Studies suggest that activities held outdoors in warmer temperatures could pose lower risk for COVID-19 than those done in confined indoor spaces. As reopening of states is being considered, states should look to ease rules to allow more access to recreational, religious, and business activities that occur outside, according to Scott Gottlieb, MD, former commissioner of the FDA from 2017 to 2019.
This study analyzed case reports extracted from the local Municipal Health Commission of 320 prefectural municipalities in China between January 4-11, 2020, identifying all outbreaks involving 3+ cases and reviewed the major characteristics of the enclosed spaces in which the outbreaks were reported and associated indoor environmental issues.
318 outbreaks with 3 or more cases were identified involving 1245 confirmed cases in 120 prefectural cities. These were divided into 6 venues in which the outbreaks occurred : homes, transport, food, entertainment, shopping, and miscellaneous.
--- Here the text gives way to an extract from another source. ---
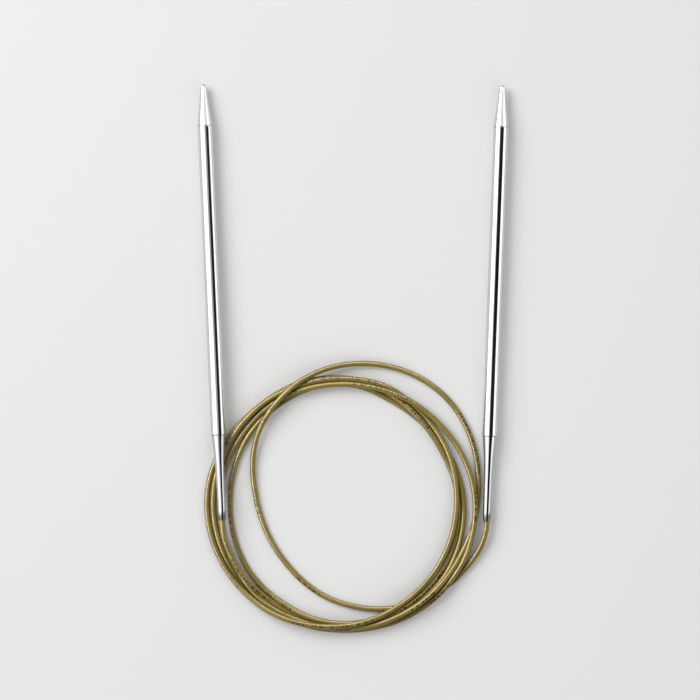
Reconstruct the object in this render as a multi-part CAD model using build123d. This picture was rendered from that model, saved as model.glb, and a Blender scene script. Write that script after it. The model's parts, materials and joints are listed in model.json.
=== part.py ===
"""Circular knitting needle: two plated 4.5 mm needles on one long nylon cord, lying wound on a table.

Frame, in millimetres: +Z up from the table, +Y along the needles towards their points, +X to the
right. The origin is on the table, under the middle of the two needles' common box.

Each needle is built along its own axis, from the mouth of its neck (0) to its point, and then placed.
The cord leaves each mouth, bends freely over a short lead, and joins the loose coil between them.
"""
import os
from math import cos, hypot, pi, radians, sin, tan
from build123d import *

# ---- driving dimensions -------------------------------------------------------------------------
NEEDLE_DIAMETER = 4.5
NEEDLE_LENGTH = 129.4          # mouth of the neck to the tip
POINT_LENGTH = 12.5            # the cone alone
NECK_LENGTH = 25.4             # mouth to the seam with the shaft
TUBE_WALL = 0.5
CORD_DIAMETER = 1.6

TIP_RADIUS = 0.85              # the point is blunt enough not to prick
EDGE_BREAK = 0.06              # chamfer on each side of a seam
POINT_SPIGOT_LENGTH = 8.0
NECK_SPIGOT_LENGTH = 6.0
SPIGOT_CHAMFER = 0.5

# outside of the neck: distance from the mouth, radius
NECK_CURVE = (
    (0.0, 1.0), (1.2, 1.08), (2.6, 1.17), (6.0, 1.2), (11.7, 1.26), (16.2, 1.37), (19.6, 1.58),
    (22.1, 1.79), (25.4, 2.12),
)
CORD_BORE_CLEARANCE = 0.05
STOP_CHAMBER_START = 20.0      # the bore opens here for the stop on the cord's end
STOP_CHAMBER_RADIUS = 1.2
STOP_LENGTH = 6.0
STOP_RADIUS = 1.1
STOP_WAIST = 1.0               # radius where the sleeve is crimped
STOP_BAND = 2.2                # full radius at each end of the sleeve
STOP_BEVEL = 0.2
MOUTH_LIP = 0.1

# ---- where things lie ---------------------------------------------------------------------------
LEFT_MOUTH = (-38.77, -64.4, 4.4)      # raised: this neck lies across the coil
RIGHT_MOUTH = (39.58, -64.8, NEEDLE_DIAMETER / 2)
LEFT_LEAN = 2.5                        # degrees that each point leans outwards
RIGHT_LEAN = 2.1

STUB_LENGTH = 3.0                      # cord outside the mouth, as far as the lifting axis
LEFT_SWING_POINT = (-35.4, -76.7, 4.1)     # the middle of the second bend of each lead
RIGHT_SWING_POINT = (35.6, -76.2, 1.2)
LEFT_RUN_END = (-27.6, -86.9, 1.5)         # inside the coil
RIGHT_RUN_END = (27.2, -85.6, 0.85)
BEND_GAP = 1.0                         # from a bend's centre to the end of the next length of cord
BEND_SHARE = 0.45                      # of the shorter length beside a bend, given to the bend

# ---- the coil: radii about its middle, every 45 degrees from +X, anticlockwise --------------------
COIL_CENTRE = (-3.0, -58.0)
FLOOR_TURNS_OUTSIDE = (40.3, 43.3, 40.7, 37.7, 41.2, 40.9, 40.1, 40.9)
FLOOR_TURNS_INSIDE = (33.0, 31.3, 31.2, 31.4, 24.9, 24.7, 30.6, 34.2)
UPPER_TURNS_OUTSIDE = (39.6, 36.6, 36.4, 37.5, 38.0, 40.2, 39.9, 40.0)
UPPER_TURNS_INSIDE = (33.6, 32.4, 32.5, 33.0, 36.2, 36.0, 37.0, 34.9)
FLOOR_TURNS_TOP = CORD_DIAMETER
UPPER_TURNS_TOP = 1.5 * CORD_DIAMETER      # turns nest half a diameter into the gaps below
CROSSING_TOP = 2.7 * CORD_DIAMETER         # where the turns change places, nearest the user
CROSSING_EDGE_Y = -84.0
SIDE_LENGTH = 100.0                        # a cube on the near side of that edge: holds all of the heap

SHAFT_RADIUS = NEEDLE_DIAMETER / 2
TUBE_BORE = SHAFT_RADIUS - TUBE_WALL
CORD_RADIUS = CORD_DIAMETER / 2
CONE_BASE = NEEDLE_LENGTH - POINT_LENGTH


# ---- one needle, along Z from its mouth -----------------------------------------------------------
def turned(outline):
    """The solid of revolution of a closed (radius, height) outline about Z."""
    corners = [(radius, 0, height) for radius, height in outline]
    return revolve(make_face(Polyline(*corners, close=True)), Axis.Z)


def shaft_tube():
    """Drawn tube from the neck's seam to the cone, with both outer edges broken."""
    low, high = NECK_LENGTH, CONE_BASE
    return turned([
        (TUBE_BORE, low),
        (SHAFT_RADIUS - EDGE_BREAK, low),
        (SHAFT_RADIUS, low + EDGE_BREAK),
        (SHAFT_RADIUS, high - EDGE_BREAK),
        (SHAFT_RADIUS - EDGE_BREAK, high),
        (TUBE_BORE, high),
    ])


def point():
    """Solid cone with a rounded tip, and a spigot pressed into the front of the tube."""
    slope = (SHAFT_RADIUS - TIP_RADIUS) / (POINT_LENGTH - TIP_RADIUS)
    tangent_z = NEEDLE_LENGTH - TIP_RADIUS * (1 - slope / hypot(1, slope))
    tangent_r = TIP_RADIUS / hypot(1, slope)
    side = Polyline(
        (tangent_r, 0, tangent_z),
        (SHAFT_RADIUS, 0, CONE_BASE + EDGE_BREAK),
        (SHAFT_RADIUS - EDGE_BREAK, 0, CONE_BASE),
        (TUBE_BORE, 0, CONE_BASE),
        (TUBE_BORE, 0, CONE_BASE - POINT_SPIGOT_LENGTH + SPIGOT_CHAMFER),
        (TUBE_BORE - SPIGOT_CHAMFER, 0, CONE_BASE - POINT_SPIGOT_LENGTH),
        (0, 0, CONE_BASE - POINT_SPIGOT_LENGTH),
        (0, 0, NEEDLE_LENGTH),
    )
    bulge = TIP_RADIUS * cos(pi / 4)
    tip = ThreePointArc(
        (0, 0, NEEDLE_LENGTH),
        (bulge, 0, NEEDLE_LENGTH - TIP_RADIUS + bulge),
        (tangent_r, 0, tangent_z),
    )
    return revolve(make_face([side, tip]), Axis.Z)


def neck():
    """Tapered neck: thin where the cord leaves, flared to the shaft, with a spigot in the tube."""
    top = NECK_LENGTH + NECK_SPIGOT_LENGTH
    bore = CORD_RADIUS + CORD_BORE_CLEARANCE
    first_radius = NECK_CURVE[0][1]
    last_radius = NECK_CURVE[-1][1]
    flare = [(radius, 0, height) for height, radius in ((MOUTH_LIP, first_radius),) + NECK_CURVE[1:]]
    outside = Spline(*flare)
    rest = Polyline(
        (last_radius, 0, NECK_LENGTH),
        (TUBE_BORE, 0, NECK_LENGTH),
        (TUBE_BORE, 0, top),
        (STOP_CHAMBER_RADIUS, 0, top),
        (STOP_CHAMBER_RADIUS, 0, STOP_CHAMBER_START),
        (bore, 0, STOP_CHAMBER_START),
        (bore, 0, MOUTH_LIP / 2),
        (bore + MOUTH_LIP / 2, 0, 0),
        (first_radius - MOUTH_LIP / 2, 0, 0),
        (first_radius, 0, MOUTH_LIP),
    )
    return revolve(make_face([outside, rest]), Axis.Z)


def cord_stop():
    """Crimped sleeve on the cord's end: it can't pass the narrow bore, so the cord can't pull out."""
    low = STOP_CHAMBER_START
    high = low + STOP_LENGTH
    return turned([
        (CORD_RADIUS, low),
        (STOP_RADIUS, low),
        (STOP_RADIUS, low + STOP_BAND),
        (STOP_WAIST, low + STOP_BAND + STOP_BEVEL),
        (STOP_WAIST, high - STOP_BAND - STOP_BEVEL),
        (STOP_RADIUS, high - STOP_BAND),
        (STOP_RADIUS, high),
        (CORD_RADIUS, high),
    ])


def rod(length):
    """A straight length of cord, up Z from the origin."""
    return Cylinder(CORD_RADIUS, length, align=(Align.CENTER, Align.CENTER, Align.MIN))


def cord_end():
    """The cord's last length: from the bend outside the mouth to the far end of its stop."""
    length = STUB_LENGTH + STOP_CHAMBER_START + STOP_LENGTH
    return Pos(0, 0, -STUB_LENGTH) * (rod(length) + Sphere(CORD_RADIUS))


# ---- placing --------------------------------------------------------------------------------------
def axis_of(mouth, lean_to_the_right):
    """Unit vector from a mouth to its needle's tip; the cone's base rests on the table."""
    drop = (mouth[2] - SHAFT_RADIUS) / CONE_BASE
    level = (1 - drop * drop) ** 0.5
    lean = radians(lean_to_the_right)
    return Vector(sin(lean) * level, cos(lean) * level, -drop)


def place_on(origin, direction):
    return Plane(origin=Vector(*origin), z_dir=direction).location


def straight_cord(start, end, cut_start, cut_end, round_end):
    """A straight length of cord between two bends, short of each bend by its cut."""
    path = Vector(*end) - Vector(*start)
    length = Pos(0, 0, cut_start) * rod(path.length - cut_start - cut_end)
    if round_end:
        length += Pos(0, 0, path.length) * Sphere(CORD_RADIUS)
    return place_on(start, path.normalized()) * length


def bend_radius(before, corner, after, room):
    """The radius of the cord's bend at a corner of its route, where it takes that room on each side."""
    turn = (Vector(*corner) - Vector(*before)).get_angle(Vector(*after) - Vector(*corner))
    return round(room / tan(radians(turn / 2)), 1)


# ---- the coil -------------------------------------------------------------------------------------
def loop_face(radii):
    """The face inside a smooth closed loop through eight radii about the coil's middle."""
    step = 2 * pi / len(radii)
    points = [
        (COIL_CENTRE[0] + r * cos(k * step), COIL_CENTRE[1] + r * sin(k * step))
        for k, r in enumerate(radii)
    ]
    return make_face(Spline(*points, periodic=True))


def layer(outside, inside, top):
    return extrude(loop_face(outside), top) - extrude(loop_face(inside), top)


def coil():
    """The outer shape of the wound cord: a floor of turns, more nested on it, a heap where they cross."""
    floor_turns = layer(FLOOR_TURNS_OUTSIDE, FLOOR_TURNS_INSIDE, FLOOR_TURNS_TOP)
    upper_turns = layer(UPPER_TURNS_OUTSIDE, UPPER_TURNS_INSIDE, UPPER_TURNS_TOP)
    heap = layer(UPPER_TURNS_OUTSIDE, UPPER_TURNS_INSIDE, CROSSING_TOP)
    near_side = Pos(0, CROSSING_EDGE_Y - SIDE_LENGTH / 2, 0) * Box(SIDE_LENGTH, SIDE_LENGTH, SIDE_LENGTH)
    heap &= near_side
    return floor_turns + upper_turns + heap


# ---- the whole object -----------------------------------------------------------------------------
def needle(side, mouth, lean):
    """The five pieces of one needle, by node name."""
    place = place_on(mouth, axis_of(mouth, lean))
    return {
        f"{side}_shaft_tube": place * shaft_tube(),
        f"{side}_point": place * point(),
        f"{side}_neck": place * neck(),
        f"{side}_cord_stop": place * cord_stop(),
        f"{side}_cord_end": place * cord_end(),
    }


def lead(side, mouth, lean, swing_point, run_end):
    """The cord between one mouth and the coil: a length that bends with the needle, then a still one."""
    lift_point = tuple(Vector(*mouth) - axis_of(mouth, lean) * STUB_LENGTH)
    lead_length = (Vector(*swing_point) - Vector(*lift_point)).length
    lift_radius = bend_radius(mouth, lift_point, swing_point, STUB_LENGTH)
    swing_radius = bend_radius(lift_point, swing_point, run_end, BEND_SHARE * lead_length)
    print(side, "cord: bend radius at the lifting axis", lift_radius, "and at the swinging axis", swing_radius)
    bending = straight_cord(lift_point, swing_point, BEND_GAP, 0, True)
    still = straight_cord(swing_point, run_end, BEND_GAP, 0, False)
    return {f"{side}_cord_lead": bending, f"{side}_cord_run": still}


def model():
    nodes = {}
    nodes.update(needle("left", LEFT_MOUTH, -LEFT_LEAN))
    nodes.update(needle("right", RIGHT_MOUTH, RIGHT_LEAN))
    nodes.update(lead("left", LEFT_MOUTH, -LEFT_LEAN, LEFT_SWING_POINT, LEFT_RUN_END))
    nodes.update(lead("right", RIGHT_MOUTH, RIGHT_LEAN, RIGHT_SWING_POINT, RIGHT_RUN_END))
    nodes["cord_coil"] = coil()
    return nodes


os.makedirs("parts", exist_ok=True)
for name, shape in model().items():
    export_step(shape, f"parts/{name}.step")
    print(name, "volume", round(shape.volume, 2))
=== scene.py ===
"""A circular knitting needle: two plated 4.5 mm needles and one 1.6 mm nylon cord in a loose coil.

Lengths are in millimetres up to the calls that make meshes, which take metres. Each needle is turned
about its own axis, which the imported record's mounts give. The cord is one line: a bend out of each
needle, and a coil whose turns settle on the table and on each other.
"""
import json
import math

import bpy
import numpy as np
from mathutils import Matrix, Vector

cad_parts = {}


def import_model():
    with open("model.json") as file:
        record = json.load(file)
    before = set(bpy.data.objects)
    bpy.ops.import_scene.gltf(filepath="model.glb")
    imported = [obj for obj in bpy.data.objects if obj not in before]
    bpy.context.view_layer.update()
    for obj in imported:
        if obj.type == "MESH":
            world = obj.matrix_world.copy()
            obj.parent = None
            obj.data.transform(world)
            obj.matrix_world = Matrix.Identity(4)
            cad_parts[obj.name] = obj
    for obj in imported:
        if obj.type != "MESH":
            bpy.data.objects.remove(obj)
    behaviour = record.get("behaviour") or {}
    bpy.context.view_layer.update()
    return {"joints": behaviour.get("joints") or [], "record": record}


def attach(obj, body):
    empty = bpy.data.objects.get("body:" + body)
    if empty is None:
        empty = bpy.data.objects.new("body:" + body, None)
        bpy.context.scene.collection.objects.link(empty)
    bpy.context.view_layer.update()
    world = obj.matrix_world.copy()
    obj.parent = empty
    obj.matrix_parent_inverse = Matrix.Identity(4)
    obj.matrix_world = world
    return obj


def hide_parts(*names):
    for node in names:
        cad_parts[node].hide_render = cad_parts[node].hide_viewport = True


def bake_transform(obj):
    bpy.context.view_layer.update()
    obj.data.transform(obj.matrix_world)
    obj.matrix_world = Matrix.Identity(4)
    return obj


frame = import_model()

MM = 0.001
MOUNTS = {mount["name"]: mount for mount in frame["record"]["mounts"]}
JOINTS = {joint["name"]: joint for joint in frame["joints"]}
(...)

Among the identified outbreaks 53.8% involved three cases, 26.4% involved four cases, and 1.6% involved ten or more cases.
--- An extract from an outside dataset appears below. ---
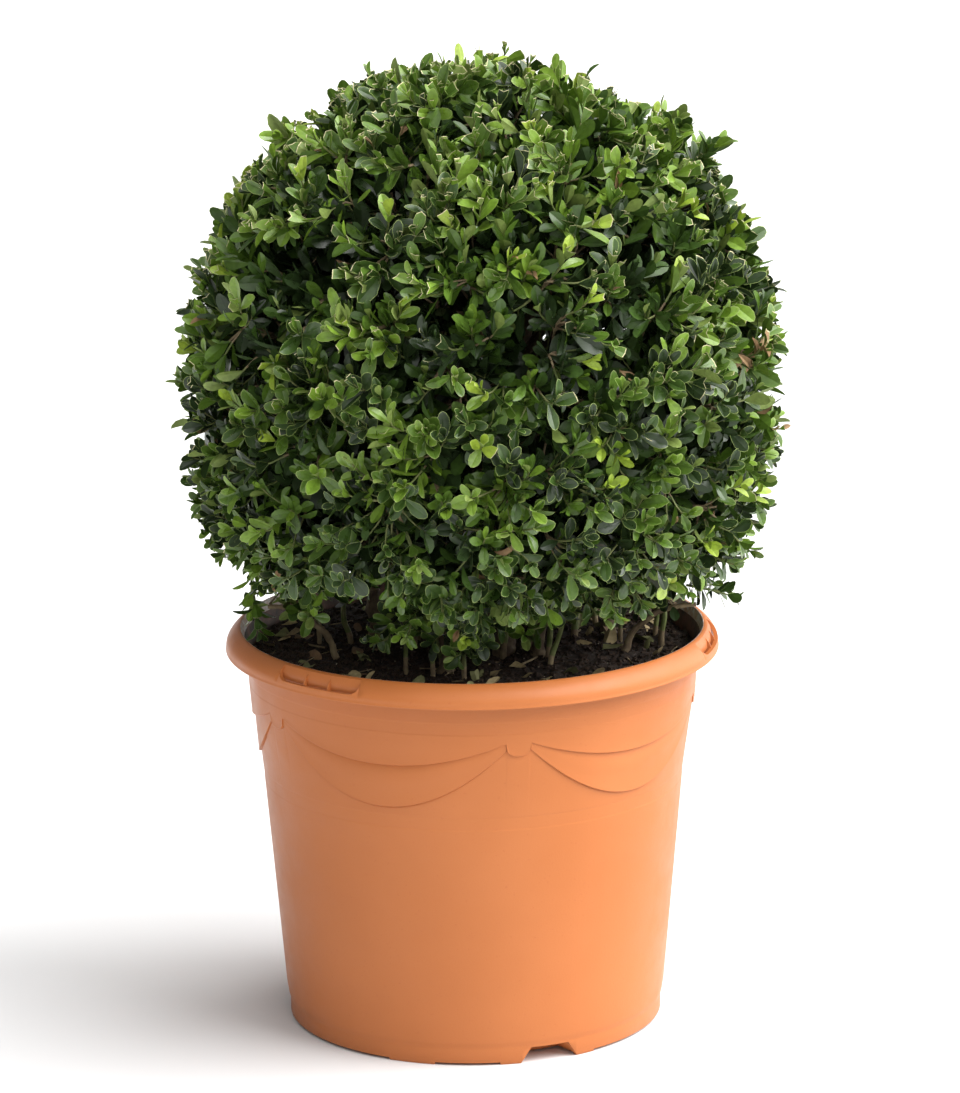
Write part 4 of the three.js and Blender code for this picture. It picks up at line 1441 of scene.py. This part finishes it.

The dominant category was home outbreaks at 214 of 318 outbreaks (79.9%), this was followed by transportation at 108 (34% many outbreaks in this area involved more than one venue category). Most home outbreaks involved 3-5 cases, and only a single outbreak in an outdoor environment venue was identified which involved two cases.
The researchers concluded that all identified outbreaks of 3+ cases occurred during an indoor environment/event, which confirms that sharing indoor space is a major SARS-CoV- 2 risk.
It really is not a surprise that stagnant indoor air has an increased chance of exposure than fresh outdoor air, as well as the virus having infinitely higher chances of surviving to transmit indoors. Fresh air will help to carry particles away, and during the warmer temperatures there is more direct sunlight that most viruses do not do well in. Going back to studies of the 1918 Spanish flu that showed more patients recovered in the outdoor air, which was suggested to act as a natural disinfectant along with the sunlight having germicidal properties; these act to support the current findings.
“The efficacy of open air treatment has been absolutely proven, and one has only to try it to discover its value,” stated the Surgeon General of the Massachusetts State Guard.
It would appear as if modern day may need to take a look back at the past and take a lesson from a former pandemic in which fresh air, sunlight, and improvised face masks worked a century ago. If you pair that with social distancing and proper hygiene of modern day they all might help us now, and allow some outdoor activities to reopen.
“Parks, beaches — as long as they're not cheek to jowl, cycling, walking, this is good,” said Tom Frieden, the former director of the Centers for Disease Control and Prevention. “Enjoy nature. It’s good for us, and it has very low risk of spreading the virus.”
“It definitely spreads more indoors than outdoors,” said Roger Shapiro, a professor at Harvard University's T.H. Chan School of Public Health. “The virus droplets disperse so rapidly in the wind that they become a nonfactor if you're not really very close to someone outdoors — let’s say within six feet.”
“The virus can’t magically teleport,” said Amesh Adalja, a senior scholar at the Johns Hopkins University Center for Health Security. “It needs a cough or sneeze or something, singing, talking, spitting. ... It’s not magnetism or something like that.”
“You can go to the beach, you can go to the park, and it can be safe,” he said. “It’s just you have to be cognizant of the fact that the virus is there,” said Adalja. “There’s not some kind of black or white answer to all of this stuff,” he said. “People are going to have to make a lot of decisions about what risk tolerance they have.”